One of the most frequently occurring TRID violations in the first quarter of 2017 is associated with the placement of charges for fees that were paid to a vendor reflected on the List of Settlement Service Providers.  The combined Truth-in-Lending and RESPA disclosure regulation states in statute §1026.38(f)(2) that services that the consumer can shop for must be disclosed under Block B (Services Borrower Did Not Shop For) if the consumer was provided a written list of settlement service providers and the consumer selected a settlement service provider contained on that written list.  However, TENA analytics has identified that Lenders are frequently showing these fees in Block C (Services Borrower Did Shop For).

Block B fees are subject to the “no increase” requirement while Block C fees allow for a 10% tolerance in increased fees.  Because the fees are reflected in Block C rather than in Block B there is an increased risk for an undetected tolerance violation.

 

The borrower was not provided the Closing Disclosure at least 3 precise business days prior to consummation. (Severity = Important)

Under statute §1026.19(f)(1)(ii), the Closing Disclosure must be received by the consumer no later than three business days before consummation.  For example, if consummation is scheduled for Thursday, the creditor satisfies this requirement by hand delivering the disclosures on Monday, assuming each weekday is a business day.  TENA analytics found a significant increase in the frequency of Closing Disclosures dated less than three business days prior to consummation or even dated the same day as consummation.  The majority of these exceptions appear to be related to missing documentation supporting an earlier delivery date to the consumer.

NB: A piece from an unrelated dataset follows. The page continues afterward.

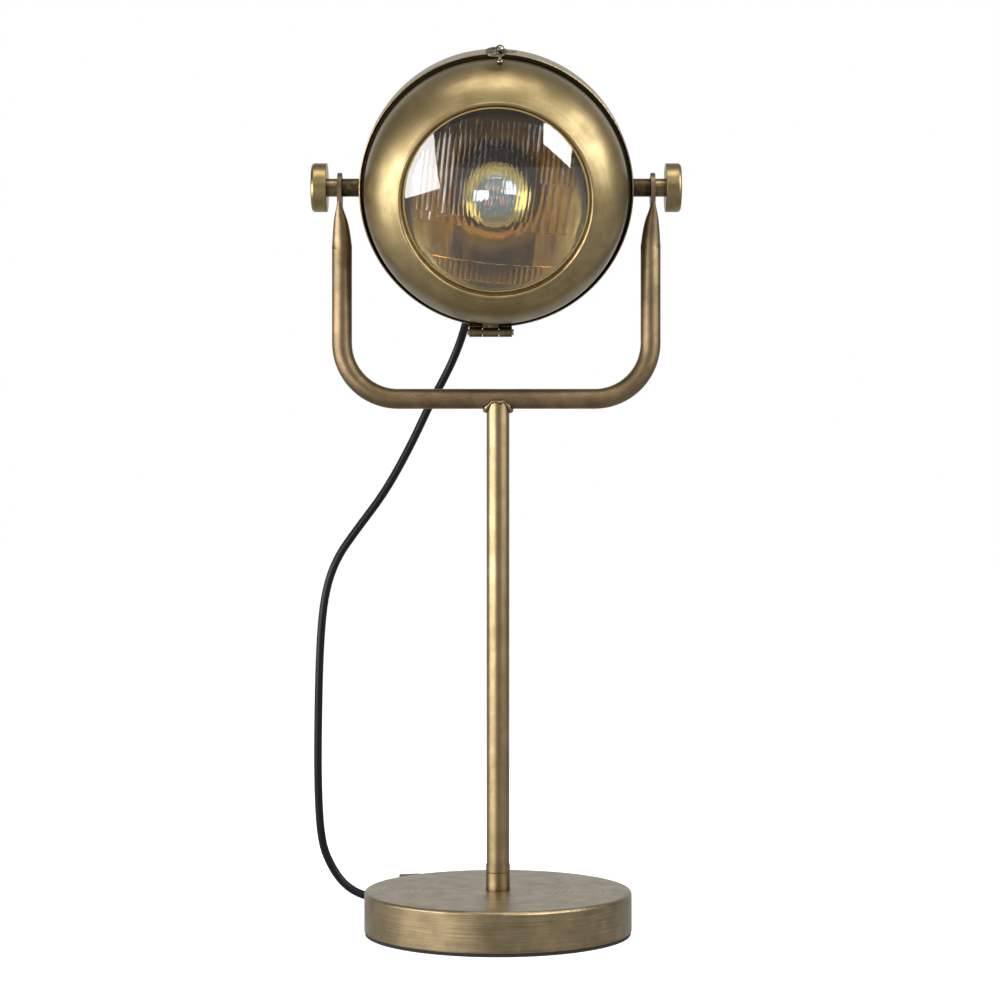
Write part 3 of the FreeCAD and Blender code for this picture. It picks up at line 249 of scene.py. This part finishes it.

In the Official Interpretation to 19(f)(1)(iii) if the creditor delivers the disclosures in person, consummation may occur any time on the third business day following delivery. If the creditor provides the disclosures by mail, the consumer is considered to have received them three business days after they are placed in the mail, for purposes of determining when the three-business-day waiting period begins. Alternatively, if properly documented, the creditor may rely on evidence that the consumer received the disclosures earlier than three business days after mailing. Creditors that use electronic mail or a courier other than the United States Postal Service may follow the same approach for disclosures provided by mail.  For example, if a creditor sends a disclosure required under §1026.19(f) via email on Monday, pursuant to §1026.19(f)(1)(iii) the consumer is considered to have received the disclosure on Thursday, three business days later. Alternatively, the creditor rely on evidence that the consumer received the emailed disclosures earlier if such evidence is supported by documentation.

 

Missing the date and/or time the estimated closing costs expired on the Loan Estimate.  (Severity = Important)

TENA analytics have revealed that the time zone is not being disclosed on the Loan Estimate for the estimated closing cost expiration date.  In Supplement I to §1026.37(a)(13) the disclosure required by §1026.37(a)(13)(ii) requires the applicable time zone for all times provided, as determined by the creditor. For example, if the creditor is located in New York and determines that the Loan Estimate will expire at 5:00 p.m. in the New York time zone, the disclosure must include a reference to the Eastern time zone and clearly state if it is Standard Time or Daylight Savings Time (i.e., 5:00 p.m. EST).

 

  • Sufficient information for performing asset and income reverifications. (Severity = Notation)

This finding is most frequently noted due to missing address information on bank statements or employment documentation.  As part of the audit process, TENA reviews the entire file to determine if there is an independently verified address documented in the file that can be used for sending the reverification.  For example, an Internet printout evidencing the employer’s address is an acceptable form of validating the address that can be used for sending the reverification.  Without a documented address in the file, required elements of the entire Quality Control audit cannot be performed.  During an Investor’s review of the lender’s Quality Control program, this reverification failure could potentially be cited as a deficiency.

 

  • Missing documentation verifying that none of the participants in the mortgage transaction were debarred, suspended or otherwise ineligible to participate in an FHA transaction. (Severity = Serious)

TENA analytics have shown a significant increase in missing the required FHA documentation that supports participant’s eligibility in the mortgage transaction.  FHA guidelines require that the mortgagee verify participant eligibility using the SAM Excluded Parties List, the Limited Denials of Participation list (LDP) and the National Mortgage Licensing System (NMLS), as applicable.  The participant’s that must be checked include, but are not limited to:

– seller (excluding the seller of a Principal Residence)

– listing and selling real estate agent

– loan officer

– loan processor

– underwriter

– appraiser

– 203(k) consultant

– closing agent

– title company

TENA typically finds that many lenders provide supporting documentation related to the borrowers eligibility; however, the eligibility of other participants’ to the transaction are not supported by documentation.